Our patriarchal social norms are deeply rooted, becoming so long before Matilda blazed a trail through England’s medieval landscape. Matilda was a matriarch in the sense that she was the head of a family and held high status as a woman. However, just because a matriarch ruled, does not mean the society’s values suddenly shifted towards matriarchal social structures. A woman leader in a deeply entrenched patriarchy is simply a woman whom rules in a patriarchy, nothing more. If social structures could be so easily flipped then Elizabeth I would never have had to flex her internalized-misogyny in order to drum up participation 440 years after Matilda in the famous Tilbury speech. Matriarchal social norms would never require the minimization of anyone, particularly a woman.

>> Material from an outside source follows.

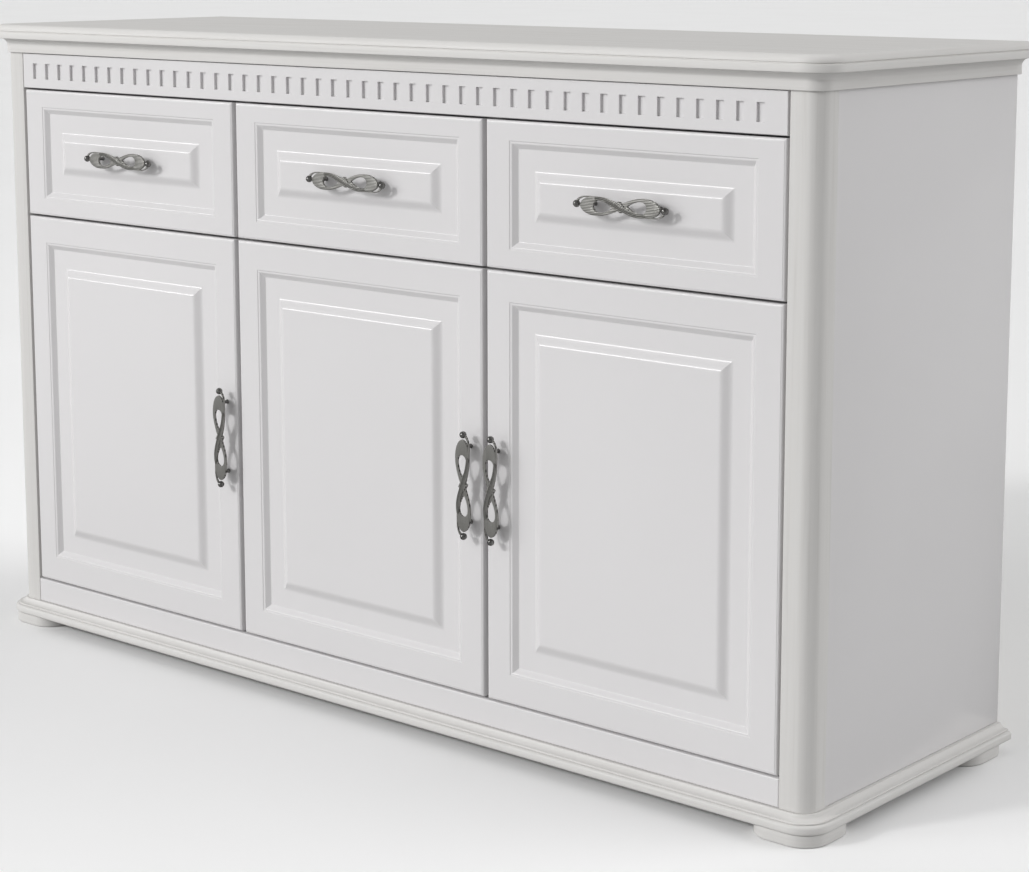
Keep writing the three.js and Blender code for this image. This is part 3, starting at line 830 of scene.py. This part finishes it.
def ridged_strand():
    """Four ribs run along the strand, which climbs over the collar and sinks into both rims."""
    steps, ribs, across_steps = 40, 4, 24
    rings = []
    for i in range(steps + 1):
        t = i / steps
        along = (strand_point(min(1, t + 0.01)) - strand_point(max(0, t - 0.01))).normalized()
        across = Vector((-along.y, along.x, 0))
        rise = math.sin(math.pi * t) ** 0.6
        half_width = 1.7 + 1.2 * rise
        ring = []
        for j in range(across_steps + 1):
            s = j / across_steps * 2 - 1
            rib = 0.5 - 0.5 * math.cos(2 * math.pi * ribs * (s + 1) / 2)
            height = 1.15 + 1.75 * rise + 0.55 * rib
            ring.append(strand_point(t) + across * (half_width * s) + Vector((0, 0, height)))
        for s in (1, -1):
            ring.append(strand_point(t) + across * (half_width * s) + Vector((0, 0, 0.6)))
        rings.append([point * mm for point in ring])
    return tidy_mesh(skin("strand", rings), outward=True)


print("strand faces", len(ridged_strand().polygons))

# %% Assembling one handle
ball_radius, ball_reach, post_reach = 4.4, 64.4, 48
collar_size, collar_edge, collar_turn = (10, 10.5, 5), 0.8, -29


def rounded_block(size, edge):
    work = bmesh.new()
    bmesh.ops.create_cube(work, size=1)
    bmesh.ops.scale(work, vec=Vector(size) * mm, verts=work.verts)
    bmesh.ops.bevel(work, geom=work.edges[:], offset=edge * mm, segments=3, profile=0.5, affect="EDGES")
    mesh = bpy.data.meshes.new("block")
    work.to_mesh(mesh)
    work.free()
    return mesh


def turned_piece(profile, sides=24):
    """A solid turned about Z from (radius, height) pairs in millimetres."""
    turns = [2 * math.pi * i / sides for i in range(sides)]
    rings = []
    for radius, height in profile:
        rings.append([(radius * mm * math.cos(a), radius * mm * math.sin(a), height * mm) for a in turns])
    return skin("turned", rings)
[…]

'I know I have the body but of a weak and feeble woman, but I have the heart and stomach of a king, and of a king of England too.' - Elizabeth I
I’d argue that more than any one instrument of influence within my lifetime, the Barbie movie was able to place the word ‘patriarchy’ into social vernacular. However, because Barbieland simply depicted patriarchal social norms flipped, many came to assume that a matriarchy was naturally a patriarchy with women leaders, which is wholly incorrect and ironically symptomatic. A matriarchy in terms of cultural anthropology is a society that uplifts motherhood and community. Child rearing is at the center of all decision making within matriarchal structures, no longer gendering the role of caretaker or caretaking acts: The entire community is responsible for the care of the community. Though similar to patriarchies in the essence that they are often matrilineal, gender equality is imperative within matriarchies as individuals become linked in community and not ranked within capitalistic hierarchy. To assume they are the same exposes our inner bias that someone has to be superior.
The patriarchy is so oppressive we’ve lost the ability to imagine other realities.
Further Reading/Watching/Listening
Women in Frankish Society, Marriage and the Cloister: 500 to 900, Suzanne Fonay Wemple
All children are legitimate, but this is a term that aligns with contemporary thought.
She Wolves: The Women who Ruled England Before Elizabeth, Helen Castor
Ibid.
Femina: A New History of the Middle Ages, Through the Women Written Out of It, Janina Ramirez
This was really interesting. Thank you. I knew only a bit about the struggle between Stephen and Matilda. This really helped flesh it out. And I was nodding vigorously when I read "A woman leader in a deeply entrenched patriarchy is simply a woman whom rules in a patriarchy, nothing more." YES!!! That's the point exactly! It's why female and feminist politicians and leaders always seem to fall short of the hopes we pin to them. The game is rigged but they have no choice but to play it, and in doing so, they become servants of the system.
You make such a great point about Edward V. Have you read Elizabeth Lesser’s Cassandra Speaks?